WHAT THIS TASK INVOLVES:
Determine how many lines below hold the string "each". Reply with the number alone.

DATASET CONTENT:
# # # #
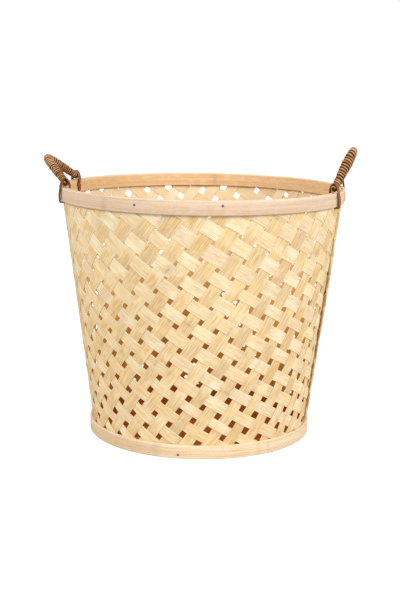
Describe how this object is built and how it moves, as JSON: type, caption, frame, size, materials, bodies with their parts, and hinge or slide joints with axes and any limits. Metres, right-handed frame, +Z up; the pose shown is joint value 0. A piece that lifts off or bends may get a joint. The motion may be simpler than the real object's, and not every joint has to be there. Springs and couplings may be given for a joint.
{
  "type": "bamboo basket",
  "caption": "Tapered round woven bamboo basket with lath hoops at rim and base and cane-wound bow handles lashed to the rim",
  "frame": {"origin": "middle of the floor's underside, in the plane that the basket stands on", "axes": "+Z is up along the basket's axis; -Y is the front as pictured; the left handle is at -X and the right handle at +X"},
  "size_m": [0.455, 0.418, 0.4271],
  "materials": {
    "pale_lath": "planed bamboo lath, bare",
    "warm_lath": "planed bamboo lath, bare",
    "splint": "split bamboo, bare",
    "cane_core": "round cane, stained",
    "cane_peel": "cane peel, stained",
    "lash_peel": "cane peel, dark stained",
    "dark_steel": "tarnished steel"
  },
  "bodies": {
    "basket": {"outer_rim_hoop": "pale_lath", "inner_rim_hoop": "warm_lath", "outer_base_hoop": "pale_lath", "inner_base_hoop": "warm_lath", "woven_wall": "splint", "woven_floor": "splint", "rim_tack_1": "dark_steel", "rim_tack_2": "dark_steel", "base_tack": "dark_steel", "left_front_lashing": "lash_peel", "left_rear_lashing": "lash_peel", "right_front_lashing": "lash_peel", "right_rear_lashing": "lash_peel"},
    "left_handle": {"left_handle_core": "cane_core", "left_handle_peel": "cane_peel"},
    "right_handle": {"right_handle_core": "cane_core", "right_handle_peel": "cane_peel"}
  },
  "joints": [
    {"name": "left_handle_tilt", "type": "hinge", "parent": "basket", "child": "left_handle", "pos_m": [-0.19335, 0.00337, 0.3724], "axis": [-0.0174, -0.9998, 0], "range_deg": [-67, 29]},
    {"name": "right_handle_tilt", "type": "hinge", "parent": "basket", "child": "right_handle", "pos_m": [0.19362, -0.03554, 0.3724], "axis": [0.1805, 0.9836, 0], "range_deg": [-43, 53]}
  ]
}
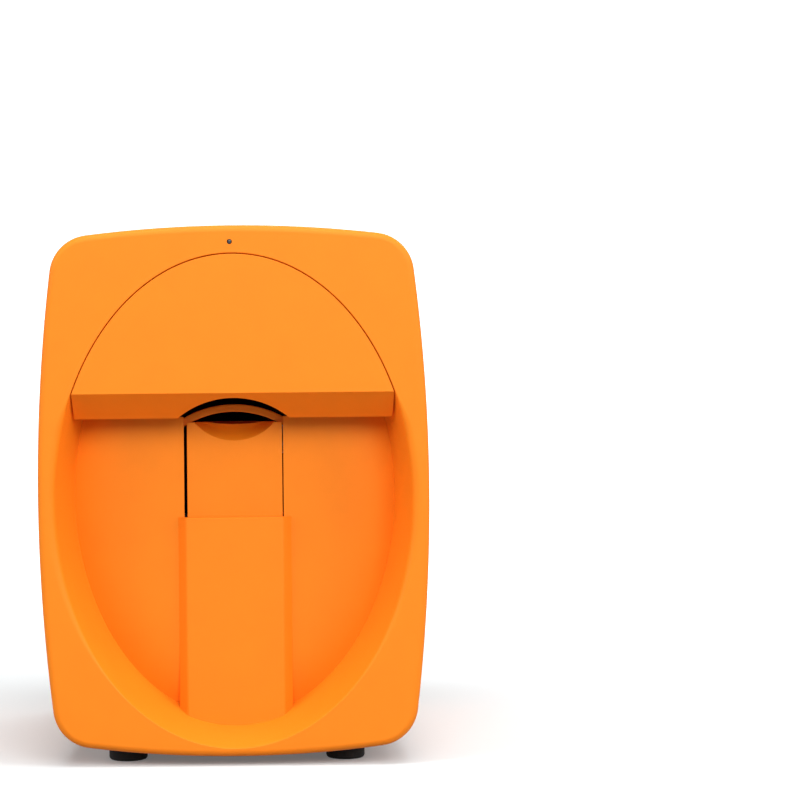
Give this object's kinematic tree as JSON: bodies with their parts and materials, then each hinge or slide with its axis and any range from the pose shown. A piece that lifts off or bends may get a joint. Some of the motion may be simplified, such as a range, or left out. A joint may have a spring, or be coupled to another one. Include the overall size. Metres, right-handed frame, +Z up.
# # # #
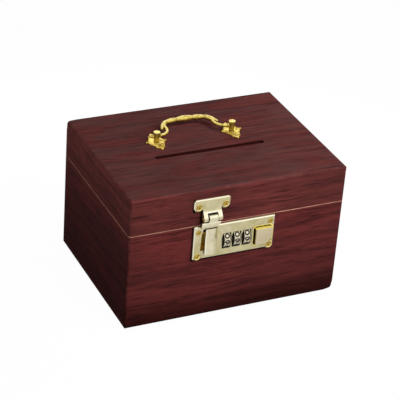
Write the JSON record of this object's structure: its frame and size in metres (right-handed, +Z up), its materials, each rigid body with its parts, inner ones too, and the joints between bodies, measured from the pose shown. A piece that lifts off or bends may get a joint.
# # # #
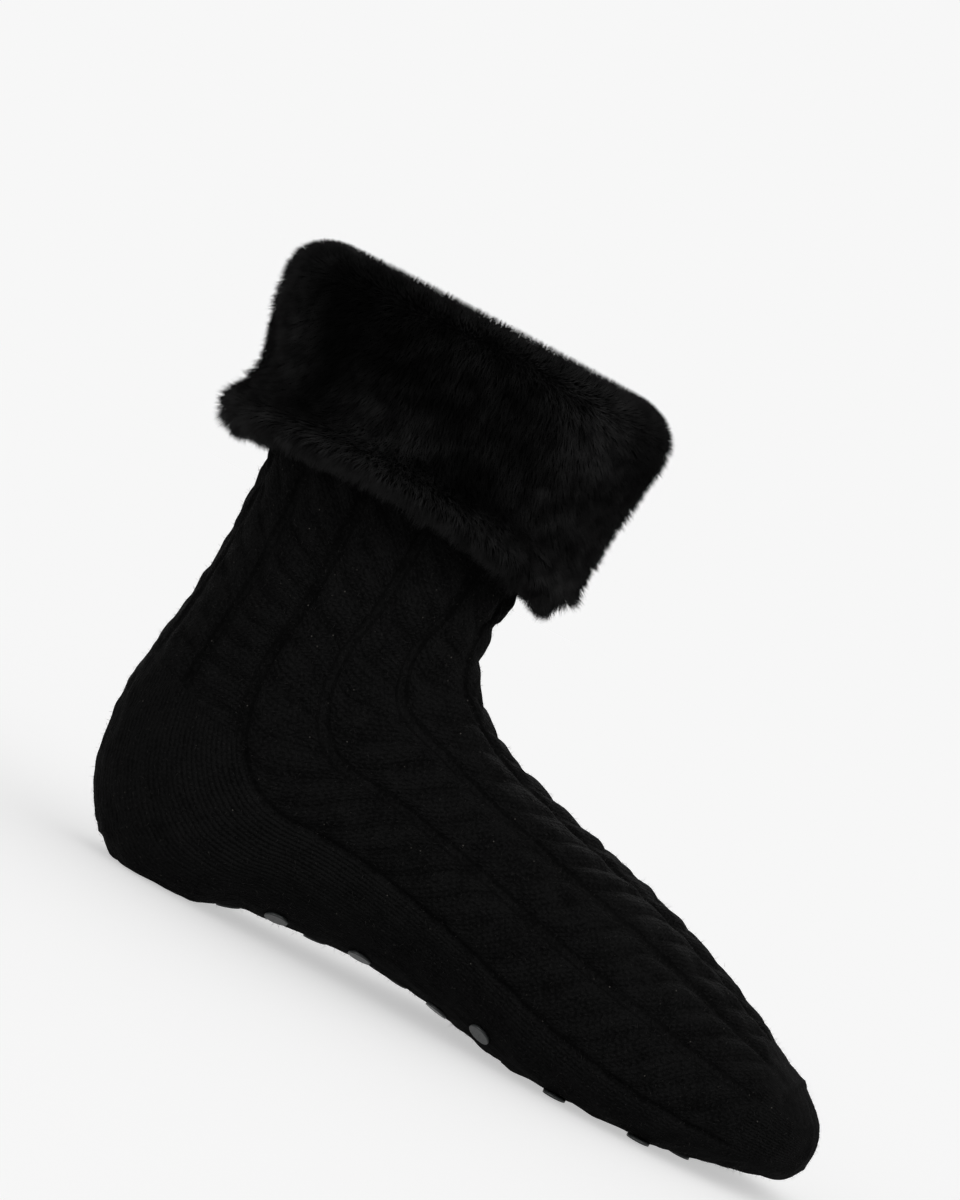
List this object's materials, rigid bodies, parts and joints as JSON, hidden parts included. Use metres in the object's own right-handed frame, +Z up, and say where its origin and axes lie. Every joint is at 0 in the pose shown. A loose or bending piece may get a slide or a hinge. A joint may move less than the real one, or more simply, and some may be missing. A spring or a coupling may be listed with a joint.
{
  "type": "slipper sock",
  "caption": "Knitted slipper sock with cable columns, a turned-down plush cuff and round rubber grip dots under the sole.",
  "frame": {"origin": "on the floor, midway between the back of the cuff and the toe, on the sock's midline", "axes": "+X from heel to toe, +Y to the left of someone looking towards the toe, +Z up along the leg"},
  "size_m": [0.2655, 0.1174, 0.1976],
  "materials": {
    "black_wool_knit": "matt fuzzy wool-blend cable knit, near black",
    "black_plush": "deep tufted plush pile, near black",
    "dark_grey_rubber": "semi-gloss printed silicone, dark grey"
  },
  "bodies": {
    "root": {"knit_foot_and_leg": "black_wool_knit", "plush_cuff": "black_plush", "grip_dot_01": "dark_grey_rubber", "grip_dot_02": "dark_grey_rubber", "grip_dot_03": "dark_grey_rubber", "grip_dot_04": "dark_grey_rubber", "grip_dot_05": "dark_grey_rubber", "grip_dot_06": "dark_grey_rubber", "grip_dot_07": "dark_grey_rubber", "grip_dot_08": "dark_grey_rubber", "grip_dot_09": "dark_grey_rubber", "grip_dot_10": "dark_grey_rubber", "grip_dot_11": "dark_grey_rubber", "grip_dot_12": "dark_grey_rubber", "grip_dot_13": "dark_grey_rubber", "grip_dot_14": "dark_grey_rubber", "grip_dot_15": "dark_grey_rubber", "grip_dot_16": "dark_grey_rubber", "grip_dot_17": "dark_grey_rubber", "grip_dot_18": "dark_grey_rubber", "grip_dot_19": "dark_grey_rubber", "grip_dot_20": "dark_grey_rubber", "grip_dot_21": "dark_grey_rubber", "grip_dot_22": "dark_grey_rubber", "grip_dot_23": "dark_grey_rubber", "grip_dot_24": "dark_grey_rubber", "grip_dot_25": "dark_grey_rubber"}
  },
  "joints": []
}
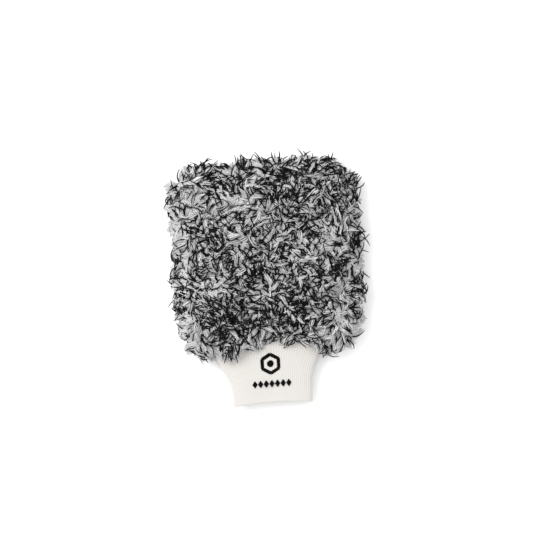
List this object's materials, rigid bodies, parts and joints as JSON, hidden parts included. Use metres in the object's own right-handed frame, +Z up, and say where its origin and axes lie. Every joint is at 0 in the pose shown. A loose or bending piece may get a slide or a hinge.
# # # #
THE RESPONSE:
2